= AVAILABLE DATA =
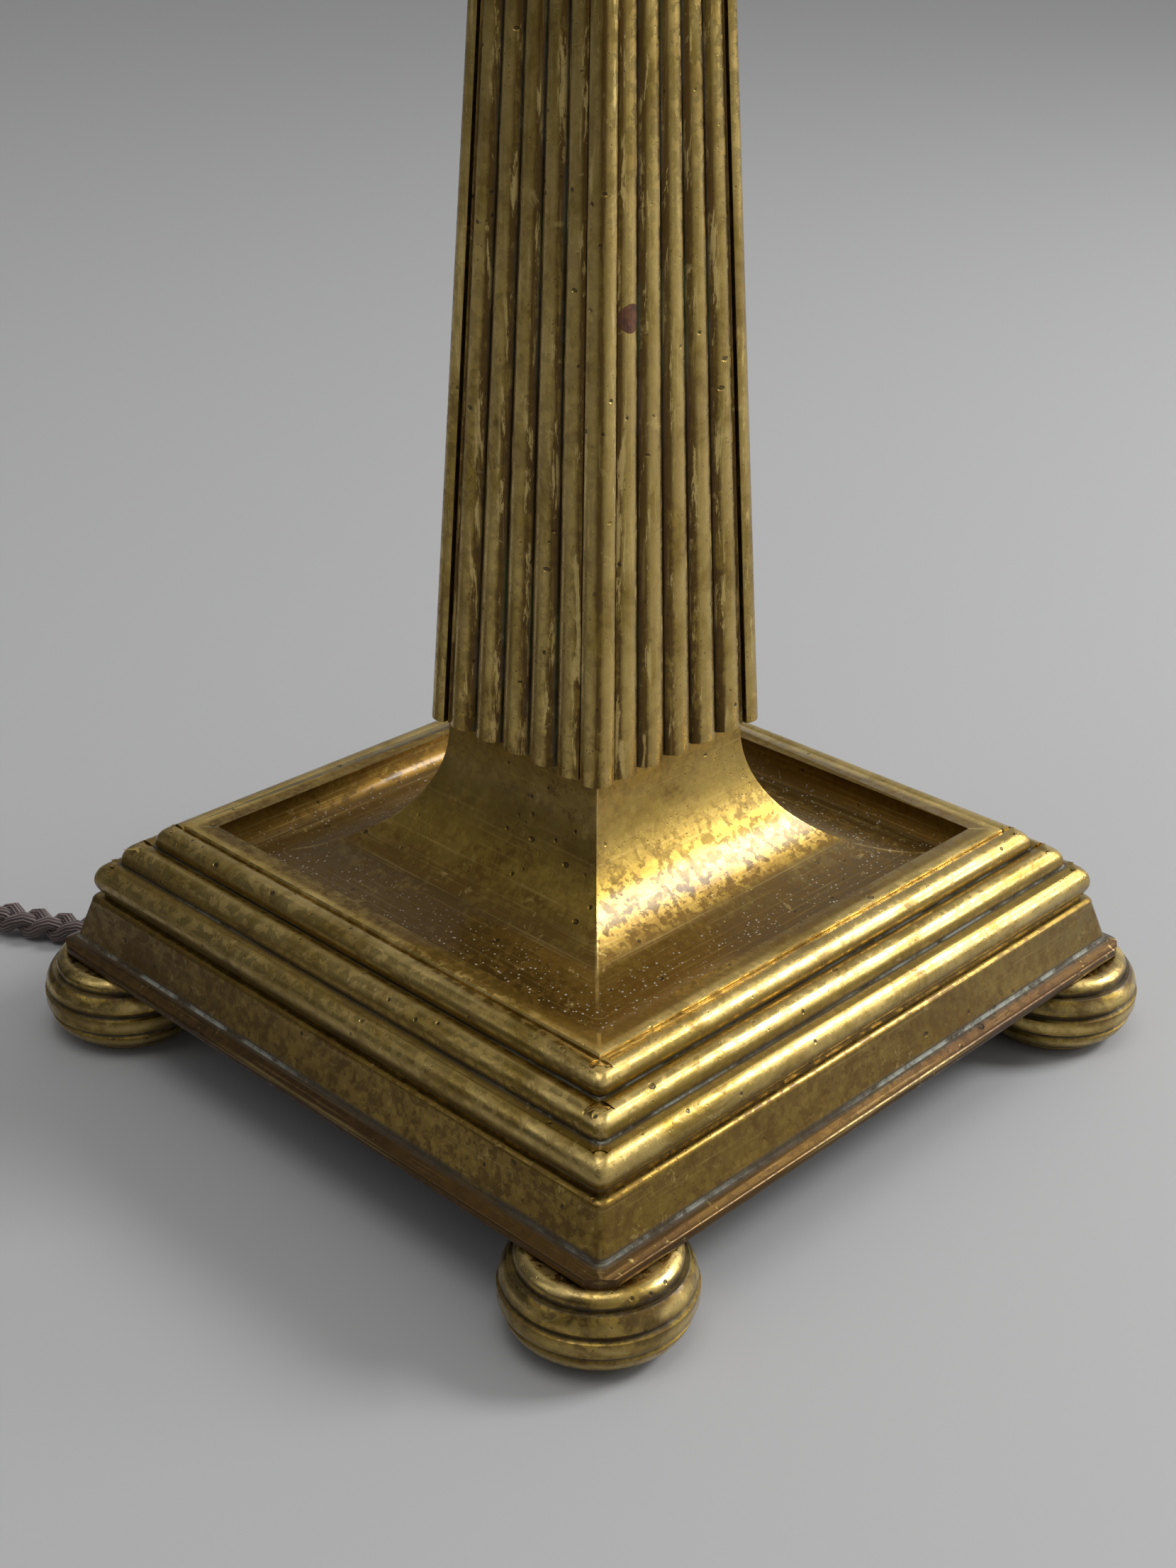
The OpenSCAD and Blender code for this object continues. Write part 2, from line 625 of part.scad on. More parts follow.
module cord_run() color("#4a3730") {
    swept([for (p = run) run_point(p[0], p[1])], cord_d, cord_h, 10);
}
module cord_coil_lead() color("#4a3730") swept(coil_lead, cord_d, cord_h, 10);
module cord_plug_lead() color("#4a3730") swept(plug_lead, cord_d, cord_h, 10);
module at_coil(a) translate([coil_c[0], coil_c[1], 0]) rotate([0, 0, a]) children();
module coil_section() translate([coil_in_r, 0]) square([coil_out_r - coil_in_r, coil_h]);
module cord_coil() color("#4a3730") difference() {
    at_coil(0) rotate_extrude() coil_section();
    // the tie passes under the turns here
    at_coil(tie_a) rotate_extrude(angle = 11) translate([coil_in_r - 2, -1]) square([coil_out_r - coil_in_r + 4, 2.3]);
}
module coil_tie() color("#6b5a48") at_coil(tie_a + 0.5) rotate_extrude(angle = 10) difference() {
    translate([coil_in_r - 1.3, 0]) square([coil_out_r - coil_in_r + 2.6, coil_h + 1.3]);
    translate([coil_in_r - 0.1, 1.2]) square([coil_out_r - coil_in_r + 0.2, coil_h - 1.1]);
}

// switch shell outline, seen from above, along the cord
module switch_plan(inset) {
    w = switch_w - 2 * inset;
    square([w, switch_l - w], center = true);
    for (y = [-1, 1]) translate([0, y * (switch_l - w) / 2 - y * inset]) circle(d = w);
}
module at_switch() along_run(switch_at + switch_l / 2) children();
module switch_bore(d) translate([0, 0, switch_axis_z]) rotate([90, 0, 0]) cylinder(d = d, h = 2 * switch_l, center = true);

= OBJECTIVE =
Go through the material above line by line and copy it exactly.

= OUTPUT =
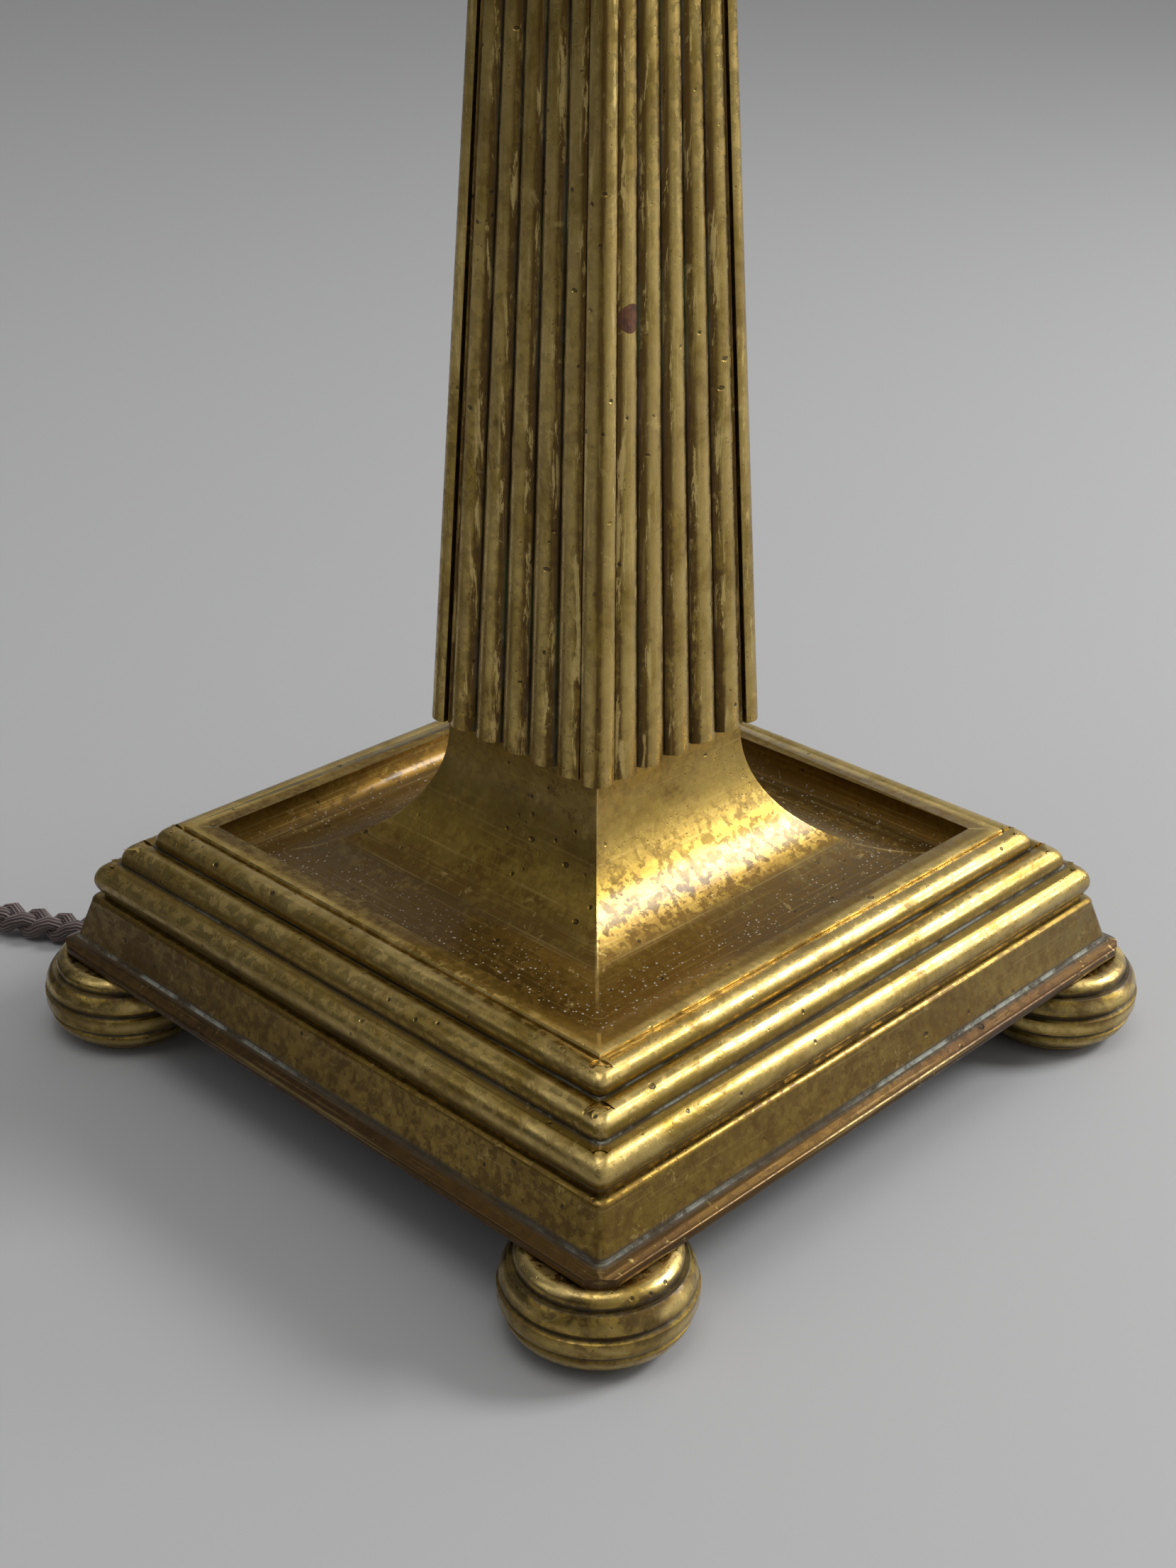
The OpenSCAD and Blender code for this object continues. Write part 2, from line 625 of part.scad on. More parts follow.
module cord_run() color("#4a3730") {
    swept([for (p = run) run_point(p[0], p[1])], cord_d, cord_h, 10);
}
module cord_coil_lead() color("#4a3730") swept(coil_lead, cord_d, cord_h, 10);
module cord_plug_lead() color("#4a3730") swept(plug_lead, cord_d, cord_h, 10);
module at_coil(a) translate([coil_c[0], coil_c[1], 0]) rotate([0, 0, a]) children();
module coil_section() translate([coil_in_r, 0]) square([coil_out_r - coil_in_r, coil_h]);
module cord_coil() color("#4a3730") difference() {
    at_coil(0) rotate_extrude() coil_section();
    // the tie passes under the turns here
    at_coil(tie_a) rotate_extrude(angle = 11) translate([coil_in_r - 2, -1]) square([coil_out_r - coil_in_r + 4, 2.3]);
}
module coil_tie() color("#6b5a48") at_coil(tie_a + 0.5) rotate_extrude(angle = 10) difference() {
    translate([coil_in_r - 1.3, 0]) square([coil_out_r - coil_in_r + 2.6, coil_h + 1.3]);
    translate([coil_in_r - 0.1, 1.2]) square([coil_out_r - coil_in_r + 0.2, coil_h - 1.1]);
}

// switch shell outline, seen from above, along the cord
module switch_plan(inset) {
    w = switch_w - 2 * inset;
    square([w, switch_l - w], center = true);
    for (y = [-1, 1]) translate([0, y * (switch_l - w) / 2 - y * inset]) circle(d = w);
}
module at_switch() along_run(switch_at + switch_l / 2) children();
module switch_bore(d) translate([0, 0, switch_axis_z]) rotate([90, 0, 0]) cylinder(d = d, h = 2 * switch_l, center = true);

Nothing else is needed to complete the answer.